Chang notes she first came to TMU because it was “the best place” to pursue her interest in journalism. “As soon as I arrived,” she says, “it felt right. From the intimacy of the scale of the buildings to the size of campus ‒ It was friendly and I did not feel intimidated. But that is not to say that I was not anxious: I had a lot of anxieties! There was a payphone off the main entrance to the Jorgenson building; I called my mother from there every day, oftentimes just for reassurance!”

Now, on campus often in her new role, she says, “I always park across from the Chang School when I visit campus and, like all of us, I am deeply affected by what I see on our streets. I know our students see this too and I expect it plays in their minds as well. It points to the need for a caring approach. I hope the SWC will be a place where our students can find that caring, that help and healing.”

Lifelong connection

“My days at TMU were happy days,” Chang recalls, “and I carry lifelong friends from that time. After working at the CBC I was headhunted by a major U.S. public relations firm and the client was the Office of the Prime Minister of Jamaica. Upon returning to Jamaica in 1988, I quickly found my Alumni community and joined the association. So when I came back to Toronto in 2000, and later married Ray [the late Chancellor Emeritus, G. Raymond Chang], he got involved in TMU. He loved that the programs blended theory and practice and that, with a TMU education behind them, graduates were ready for the job on day one.”

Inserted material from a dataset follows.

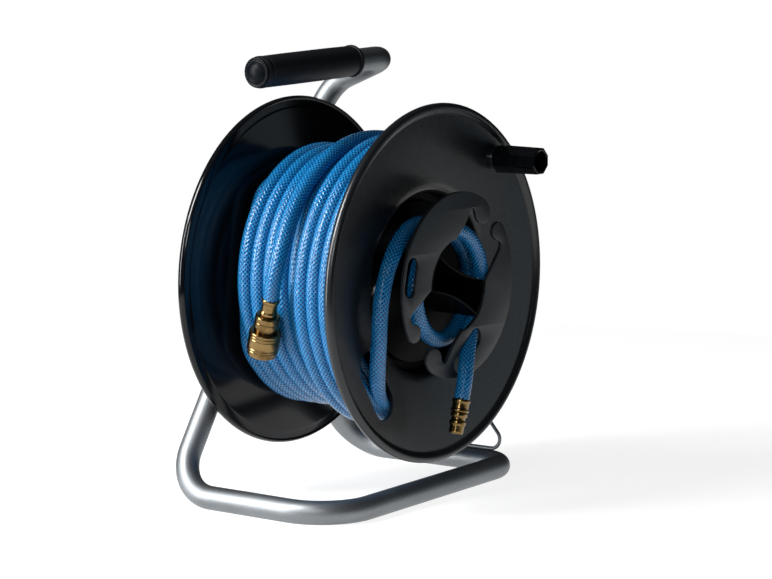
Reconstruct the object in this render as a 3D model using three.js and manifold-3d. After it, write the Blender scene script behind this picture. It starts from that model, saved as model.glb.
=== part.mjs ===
// Hand-carried hose reel: a two-part drum with a wound air hose, turning on an axle that a
// bent steel tube frame holds. Millimetres, +Z up, +Y along the drum's axis towards the frame's
// upright, -Y the open crank side. Every piece is built in the drum's own frame (origin on the
// axle, midway between the rims) and the whole is then set down with its base at z = 0.
import * as THREE from 'three';
import { mergeVertices } from 'three/addons/utils/BufferGeometryUtils.js';
import Module from 'manifold-3d';

const wasm = await Module();
wasm.setup();

// ---- driving dimensions ----
const GAP = 0.3;                 // clearance kept between touching solids

const RIM_R = 135;               // drum flange outer radius
const RIM_Y = 72.4;              // rim plane, each side of the middle
const LIP_W = 7;                 // rolled lip, radial width
const LIP_H = 4.5;               // rolled lip, height over the flange face
const SKIN = 3;                  // flange and barrel wall thickness
const WELL_R = 67;               // mouth of the well in the front flange
const CORE_R = 78;               // outside of the barrel the hose is wound on
const CORE_Y = 57;               // half width of the barrel between the flanges

const HOSE_R = 6;                // hose outside radius
const LAYER2_R = 100.5;          // outside of the second layer
const LAYER3_R = 111;            // outside of the third layer, on the front half only
const LAYER3_END = -9;           // where the third layer stops

const TUBE_R = 9;                // frame tube outside radius
const TUBE_WALL = 1.5;
const BACK_Y = 95;               // plane of the upright, behind the drum
const FLOOR_TUBE_Z = -160.5;     // centre line of the floor loop
const FLOOR_CUT = 8.4;           // floor facet below that centre line
const LEAN = 0.645;              // sideways run of the upright per unit of height
const LEAN_X0 = -9.5;            // where the upright crosses the axle's height

const AXLE_R = 6;
const AXLE_FRONT = 6;            // front end of the axle, along Y
const AXLE_BACK = 122;

const CLIP_Y = -87;              // middle of the clip's crescents
const CLIP_T = 3;
const CLIP_R = 70;               // outside of the crescents
const HUB_R = 35;                // hub the hose end is wrapped on

const KNOB = { x: 74, z: 88.5, from: -72.6, to: -111.5, r: 11, bore: 7.7 };

const GRIP = { y: 28, z: 158.5, left: -92, right: 22, r: 12 };
const HANDLE_CORNER = [68, 28, 163.5];
const HANDLE_TOP_Z = 139;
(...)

“Without really thinking about it, I have stayed connected with TMU all my life,” she adds. “I love love love meeting students! They remind us to keep moving, to understand that we go on. With all the challenges the world is facing, students inspire hope that the next generation may in some way be better than those who have gone before.

We need to nurture that hope, and create a place where they can feel safe and look to their wellbeing. The Student Wellbeing Centre will be such a place, for generations to come.”